## RECORDED DATA
____________

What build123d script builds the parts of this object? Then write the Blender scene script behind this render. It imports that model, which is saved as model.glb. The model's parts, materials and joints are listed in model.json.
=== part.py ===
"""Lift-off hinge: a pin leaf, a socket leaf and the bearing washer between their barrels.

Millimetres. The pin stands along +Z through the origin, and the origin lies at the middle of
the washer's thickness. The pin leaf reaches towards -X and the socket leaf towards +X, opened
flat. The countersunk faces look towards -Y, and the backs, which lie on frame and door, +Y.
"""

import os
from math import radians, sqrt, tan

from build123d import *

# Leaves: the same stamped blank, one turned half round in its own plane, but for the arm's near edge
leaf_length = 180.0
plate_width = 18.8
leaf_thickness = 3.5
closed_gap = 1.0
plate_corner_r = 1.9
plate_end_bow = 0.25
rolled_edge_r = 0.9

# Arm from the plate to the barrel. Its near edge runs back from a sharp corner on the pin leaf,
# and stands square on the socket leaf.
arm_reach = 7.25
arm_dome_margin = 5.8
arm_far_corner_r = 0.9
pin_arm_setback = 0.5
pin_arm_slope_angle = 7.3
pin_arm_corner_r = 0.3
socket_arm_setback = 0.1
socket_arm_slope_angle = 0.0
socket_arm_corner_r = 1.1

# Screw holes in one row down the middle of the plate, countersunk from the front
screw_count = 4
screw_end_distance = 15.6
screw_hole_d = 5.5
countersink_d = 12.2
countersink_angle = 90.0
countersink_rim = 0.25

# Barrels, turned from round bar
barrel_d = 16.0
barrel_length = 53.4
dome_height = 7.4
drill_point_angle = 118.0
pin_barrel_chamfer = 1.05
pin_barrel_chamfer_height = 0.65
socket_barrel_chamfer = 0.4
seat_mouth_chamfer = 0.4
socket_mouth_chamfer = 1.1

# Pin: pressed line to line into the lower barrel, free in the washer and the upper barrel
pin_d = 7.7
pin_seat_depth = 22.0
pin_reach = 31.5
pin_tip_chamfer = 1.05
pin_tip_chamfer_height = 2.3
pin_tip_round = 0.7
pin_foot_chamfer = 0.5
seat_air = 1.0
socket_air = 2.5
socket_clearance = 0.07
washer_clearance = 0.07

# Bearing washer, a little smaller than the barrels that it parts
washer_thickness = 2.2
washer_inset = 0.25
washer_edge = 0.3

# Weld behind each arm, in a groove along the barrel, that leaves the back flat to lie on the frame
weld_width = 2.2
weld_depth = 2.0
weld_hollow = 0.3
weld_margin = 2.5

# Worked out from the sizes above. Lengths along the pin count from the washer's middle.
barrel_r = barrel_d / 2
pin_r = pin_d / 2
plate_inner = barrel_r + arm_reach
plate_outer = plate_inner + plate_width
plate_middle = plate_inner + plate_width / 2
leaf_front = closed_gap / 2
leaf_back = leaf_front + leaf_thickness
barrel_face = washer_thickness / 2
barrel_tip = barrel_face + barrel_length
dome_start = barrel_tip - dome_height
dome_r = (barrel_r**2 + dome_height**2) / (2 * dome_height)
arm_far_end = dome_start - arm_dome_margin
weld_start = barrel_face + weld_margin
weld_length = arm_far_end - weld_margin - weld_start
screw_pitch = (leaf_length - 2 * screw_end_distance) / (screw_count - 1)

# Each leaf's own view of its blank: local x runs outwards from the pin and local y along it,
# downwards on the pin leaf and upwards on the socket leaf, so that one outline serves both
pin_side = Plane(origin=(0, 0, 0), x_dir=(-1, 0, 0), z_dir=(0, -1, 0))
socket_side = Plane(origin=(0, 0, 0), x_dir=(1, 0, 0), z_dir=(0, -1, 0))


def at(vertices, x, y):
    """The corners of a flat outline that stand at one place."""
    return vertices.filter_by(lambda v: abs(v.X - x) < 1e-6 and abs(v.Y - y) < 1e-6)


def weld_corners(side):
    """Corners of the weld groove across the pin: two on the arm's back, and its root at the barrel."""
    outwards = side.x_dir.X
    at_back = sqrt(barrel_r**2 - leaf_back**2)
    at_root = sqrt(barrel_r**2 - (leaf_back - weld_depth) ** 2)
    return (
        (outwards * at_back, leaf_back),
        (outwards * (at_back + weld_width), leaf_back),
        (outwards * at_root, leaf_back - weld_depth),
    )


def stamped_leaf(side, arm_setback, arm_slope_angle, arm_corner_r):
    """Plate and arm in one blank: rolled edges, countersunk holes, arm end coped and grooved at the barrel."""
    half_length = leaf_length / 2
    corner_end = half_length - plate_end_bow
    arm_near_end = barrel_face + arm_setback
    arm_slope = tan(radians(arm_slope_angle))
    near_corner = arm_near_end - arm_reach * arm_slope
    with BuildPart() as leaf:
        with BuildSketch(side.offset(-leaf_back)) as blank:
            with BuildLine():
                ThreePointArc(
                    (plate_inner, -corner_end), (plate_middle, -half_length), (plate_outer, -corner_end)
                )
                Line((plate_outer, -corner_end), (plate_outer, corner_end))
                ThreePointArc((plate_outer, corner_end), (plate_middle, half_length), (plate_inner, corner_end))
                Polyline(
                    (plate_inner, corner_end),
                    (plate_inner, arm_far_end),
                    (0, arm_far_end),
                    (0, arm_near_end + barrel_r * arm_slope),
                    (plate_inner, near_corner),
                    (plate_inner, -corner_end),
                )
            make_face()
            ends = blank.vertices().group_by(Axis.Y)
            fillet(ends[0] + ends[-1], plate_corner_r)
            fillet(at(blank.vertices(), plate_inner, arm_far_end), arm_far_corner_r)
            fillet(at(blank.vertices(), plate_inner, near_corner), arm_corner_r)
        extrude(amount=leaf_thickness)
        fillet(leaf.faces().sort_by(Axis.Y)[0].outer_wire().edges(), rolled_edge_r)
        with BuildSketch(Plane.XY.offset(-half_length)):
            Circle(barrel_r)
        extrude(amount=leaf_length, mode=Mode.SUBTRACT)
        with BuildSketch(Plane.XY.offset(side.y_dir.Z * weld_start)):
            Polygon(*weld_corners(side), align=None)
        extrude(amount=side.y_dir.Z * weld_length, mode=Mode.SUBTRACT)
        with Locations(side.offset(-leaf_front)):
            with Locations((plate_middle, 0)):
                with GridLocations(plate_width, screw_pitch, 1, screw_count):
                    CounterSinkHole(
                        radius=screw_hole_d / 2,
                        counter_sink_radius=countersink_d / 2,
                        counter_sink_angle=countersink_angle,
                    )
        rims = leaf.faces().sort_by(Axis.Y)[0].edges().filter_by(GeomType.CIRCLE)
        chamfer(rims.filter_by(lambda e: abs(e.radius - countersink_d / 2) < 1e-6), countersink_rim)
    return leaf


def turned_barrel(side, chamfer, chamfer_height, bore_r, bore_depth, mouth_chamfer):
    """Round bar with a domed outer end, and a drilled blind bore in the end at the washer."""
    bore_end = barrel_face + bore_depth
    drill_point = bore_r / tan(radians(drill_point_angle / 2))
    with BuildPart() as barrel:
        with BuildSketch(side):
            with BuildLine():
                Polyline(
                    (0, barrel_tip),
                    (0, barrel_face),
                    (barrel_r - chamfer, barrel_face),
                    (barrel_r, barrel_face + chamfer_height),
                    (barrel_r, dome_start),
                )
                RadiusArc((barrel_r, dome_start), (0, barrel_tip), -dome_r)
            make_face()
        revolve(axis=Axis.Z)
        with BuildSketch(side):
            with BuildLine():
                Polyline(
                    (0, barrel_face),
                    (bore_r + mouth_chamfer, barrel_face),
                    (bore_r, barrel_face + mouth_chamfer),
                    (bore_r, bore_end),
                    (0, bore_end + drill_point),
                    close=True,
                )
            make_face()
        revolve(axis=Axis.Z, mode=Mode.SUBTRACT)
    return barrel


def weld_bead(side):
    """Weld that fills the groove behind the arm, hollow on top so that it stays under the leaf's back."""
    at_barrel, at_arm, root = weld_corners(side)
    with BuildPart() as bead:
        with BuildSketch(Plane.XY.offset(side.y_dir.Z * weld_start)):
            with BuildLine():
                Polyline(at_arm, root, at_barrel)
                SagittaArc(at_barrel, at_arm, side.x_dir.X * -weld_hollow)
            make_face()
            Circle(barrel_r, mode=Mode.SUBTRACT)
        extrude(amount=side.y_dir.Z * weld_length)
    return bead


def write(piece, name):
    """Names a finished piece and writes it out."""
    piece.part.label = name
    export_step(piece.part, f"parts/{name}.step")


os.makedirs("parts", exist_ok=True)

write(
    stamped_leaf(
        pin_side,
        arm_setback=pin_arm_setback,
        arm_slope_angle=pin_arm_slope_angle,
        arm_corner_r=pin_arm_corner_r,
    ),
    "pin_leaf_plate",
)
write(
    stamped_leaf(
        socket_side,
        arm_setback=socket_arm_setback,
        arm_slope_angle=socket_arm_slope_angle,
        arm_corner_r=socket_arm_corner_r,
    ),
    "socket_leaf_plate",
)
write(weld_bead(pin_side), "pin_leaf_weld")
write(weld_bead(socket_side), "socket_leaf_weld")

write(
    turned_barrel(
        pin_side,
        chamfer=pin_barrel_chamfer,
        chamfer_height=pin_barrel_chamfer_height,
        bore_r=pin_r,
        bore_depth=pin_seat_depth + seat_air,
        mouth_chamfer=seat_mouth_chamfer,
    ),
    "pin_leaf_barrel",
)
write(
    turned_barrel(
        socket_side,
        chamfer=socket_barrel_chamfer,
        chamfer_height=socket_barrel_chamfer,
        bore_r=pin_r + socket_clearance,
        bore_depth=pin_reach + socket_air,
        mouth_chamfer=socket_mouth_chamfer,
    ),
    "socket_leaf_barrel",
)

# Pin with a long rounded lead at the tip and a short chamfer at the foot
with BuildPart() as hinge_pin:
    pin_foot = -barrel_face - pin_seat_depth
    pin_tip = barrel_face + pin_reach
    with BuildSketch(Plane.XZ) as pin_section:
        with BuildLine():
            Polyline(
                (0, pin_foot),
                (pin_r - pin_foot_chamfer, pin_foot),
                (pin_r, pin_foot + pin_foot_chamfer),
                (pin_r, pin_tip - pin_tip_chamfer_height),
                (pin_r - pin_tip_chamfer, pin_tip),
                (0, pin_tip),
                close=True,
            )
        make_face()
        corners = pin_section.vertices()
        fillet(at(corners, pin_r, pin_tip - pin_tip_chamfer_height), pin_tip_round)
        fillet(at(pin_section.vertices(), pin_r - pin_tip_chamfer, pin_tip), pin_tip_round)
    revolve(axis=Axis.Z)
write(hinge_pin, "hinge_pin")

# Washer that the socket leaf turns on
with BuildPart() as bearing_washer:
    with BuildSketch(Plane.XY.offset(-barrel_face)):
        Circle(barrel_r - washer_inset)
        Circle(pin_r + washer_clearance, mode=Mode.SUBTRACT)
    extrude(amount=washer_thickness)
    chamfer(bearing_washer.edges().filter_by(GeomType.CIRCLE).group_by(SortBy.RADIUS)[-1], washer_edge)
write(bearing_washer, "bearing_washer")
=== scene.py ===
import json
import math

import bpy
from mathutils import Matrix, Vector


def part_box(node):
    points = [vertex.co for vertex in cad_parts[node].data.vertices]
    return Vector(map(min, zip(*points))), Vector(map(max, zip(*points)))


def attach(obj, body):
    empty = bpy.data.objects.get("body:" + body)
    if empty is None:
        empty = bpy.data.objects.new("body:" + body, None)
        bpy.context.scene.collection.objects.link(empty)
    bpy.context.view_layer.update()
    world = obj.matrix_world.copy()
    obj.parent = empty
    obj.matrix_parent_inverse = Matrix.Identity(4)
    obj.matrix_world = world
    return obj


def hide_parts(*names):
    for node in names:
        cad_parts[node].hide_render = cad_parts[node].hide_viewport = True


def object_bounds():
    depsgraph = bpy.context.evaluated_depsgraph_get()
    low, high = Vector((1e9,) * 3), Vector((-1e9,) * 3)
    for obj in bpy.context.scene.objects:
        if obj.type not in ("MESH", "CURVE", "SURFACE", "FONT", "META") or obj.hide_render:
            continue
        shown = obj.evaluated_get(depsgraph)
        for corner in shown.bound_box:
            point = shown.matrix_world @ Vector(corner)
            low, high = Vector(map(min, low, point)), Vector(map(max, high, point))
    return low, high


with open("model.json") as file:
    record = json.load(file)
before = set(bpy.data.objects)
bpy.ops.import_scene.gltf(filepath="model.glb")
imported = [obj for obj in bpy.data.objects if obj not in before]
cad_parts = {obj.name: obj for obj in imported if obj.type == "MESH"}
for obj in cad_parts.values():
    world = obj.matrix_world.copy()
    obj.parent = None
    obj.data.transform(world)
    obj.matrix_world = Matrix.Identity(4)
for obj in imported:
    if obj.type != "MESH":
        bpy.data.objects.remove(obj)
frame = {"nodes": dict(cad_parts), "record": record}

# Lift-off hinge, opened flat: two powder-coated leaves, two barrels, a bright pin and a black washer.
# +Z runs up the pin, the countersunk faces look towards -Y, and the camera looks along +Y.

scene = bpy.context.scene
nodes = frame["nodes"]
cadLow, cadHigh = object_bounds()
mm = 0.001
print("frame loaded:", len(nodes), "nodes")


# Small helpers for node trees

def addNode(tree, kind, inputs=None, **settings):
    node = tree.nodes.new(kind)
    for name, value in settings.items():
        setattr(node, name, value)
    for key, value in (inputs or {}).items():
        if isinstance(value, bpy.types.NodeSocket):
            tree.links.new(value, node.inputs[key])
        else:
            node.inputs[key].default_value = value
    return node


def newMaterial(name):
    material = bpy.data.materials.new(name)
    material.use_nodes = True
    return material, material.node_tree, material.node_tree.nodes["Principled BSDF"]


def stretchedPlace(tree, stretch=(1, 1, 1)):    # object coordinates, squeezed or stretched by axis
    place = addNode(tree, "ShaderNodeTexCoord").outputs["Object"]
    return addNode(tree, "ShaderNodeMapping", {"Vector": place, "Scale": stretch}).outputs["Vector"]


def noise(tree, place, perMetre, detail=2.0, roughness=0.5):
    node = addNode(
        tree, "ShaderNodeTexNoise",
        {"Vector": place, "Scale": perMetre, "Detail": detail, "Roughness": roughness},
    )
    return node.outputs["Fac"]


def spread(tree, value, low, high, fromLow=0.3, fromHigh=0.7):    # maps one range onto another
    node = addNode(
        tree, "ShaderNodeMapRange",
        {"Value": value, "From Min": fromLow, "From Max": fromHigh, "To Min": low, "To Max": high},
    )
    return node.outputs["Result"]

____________

## EXERCISE REQUIREMENTS
Nothing but the lines from the one with "shown = obj.evaluated_get(depsgraph)" to the one with "# Small helpers for node trees" should be echoed, both of them included, exactly as written.

## COMPLETE ANSWER
        shown = obj.evaluated_get(depsgraph)
        for corner in shown.bound_box:
            point = shown.matrix_world @ Vector(corner)
            low, high = Vector(map(min, low, point)), Vector(map(max, high, point))
    return low, high


with open("model.json") as file:
    record = json.load(file)
before = set(bpy.data.objects)
bpy.ops.import_scene.gltf(filepath="model.glb")
imported = [obj for obj in bpy.data.objects if obj not in before]
cad_parts = {obj.name: obj for obj in imported if obj.type == "MESH"}
for obj in cad_parts.values():
    world = obj.matrix_world.copy()
    obj.parent = None
    obj.data.transform(world)
    obj.matrix_world = Matrix.Identity(4)
for obj in imported:
    if obj.type != "MESH":
        bpy.data.objects.remove(obj)
frame = {"nodes": dict(cad_parts), "record": record}

# Lift-off hinge, opened flat: two powder-coated leaves, two barrels, a bright pin and a black washer.
# +Z runs up the pin, the countersunk faces look towards -Y, and the camera looks along +Y.

scene = bpy.context.scene
nodes = frame["nodes"]
cadLow, cadHigh = object_bounds()
mm = 0.001
print("frame loaded:", len(nodes), "nodes")


# Small helpers for node trees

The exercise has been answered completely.